Jack Wilshere and Aaron Ramsey are both hard-working, will both shuttle up and down, are both good passers of the ball and both offer a goal threat (even if Wilshere’s has tended to be theoretical; that he, playing as he does, has managed just six league goals for the club is one of the great mysteries of the Emirates), but as a trio, along with Arteta, the three lack defensive coherence.
There is, of course, Mathieu Flamini, who can tackle, but he has not looked in great form this season. The problem is exacerbated by the fact that if Ozil operates wide, he offers almost nothing in terms of defensive support, an issue that has repeatedly left his left back, whether that is Kieran Gibbs or Nacho Monreal, exposed.

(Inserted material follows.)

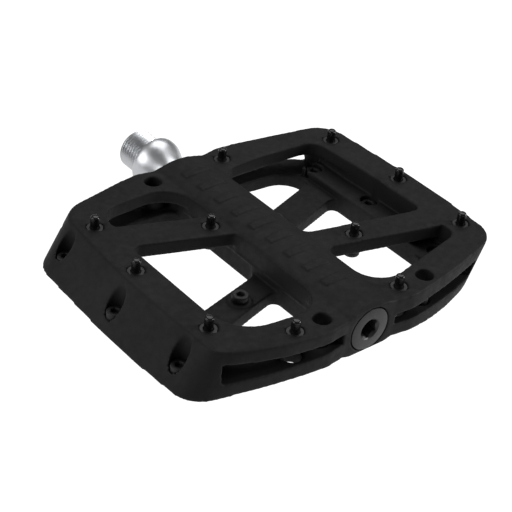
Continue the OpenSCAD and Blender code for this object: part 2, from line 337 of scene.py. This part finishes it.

Against teams Arsenal can dominate, it’s not an issue: it surges forward and has a great swarm of attacking midfielders interchanging position, creating intricate skeins of passing. Against better sides, Arsenal is inevitably left exposed. Ozil, in fact, creates a major headache. Play him on the left and Arsenal is left vulnerable to an attacking right back who can surge past him.
But play him through the center, where he apparently wants to play and where he played against Villa, and Wenger is forced to switch to a 4-3-2-1 and thus must choose between using Wilshere and Ramsey. Ramsey could, in theory, be deployed on the right, but that then means Santi Cazorla or Alexis Sanchez missing out.
“We adapted the system slightly to play Ozil in the middle and he responded very well,” Wenger said after the win over Villa. “He prefers playing in the middle, but I can find you about 10 other players in my squad who would say the same.”
To which the obvious response is to ask why on earth he signed them all, rather than bringing in another couple of defenders or somebody who could dominate the back of midfield.
Arsenal will dominate weak sides and struggle against good ones; the problem with trying to work out what might happen on Saturday is that Tottenham could be either. If a comfortable home win, though, means little in the long run. Arsenal’s problem is obvious and long-standing: it is fatally focused on one end of the pitch.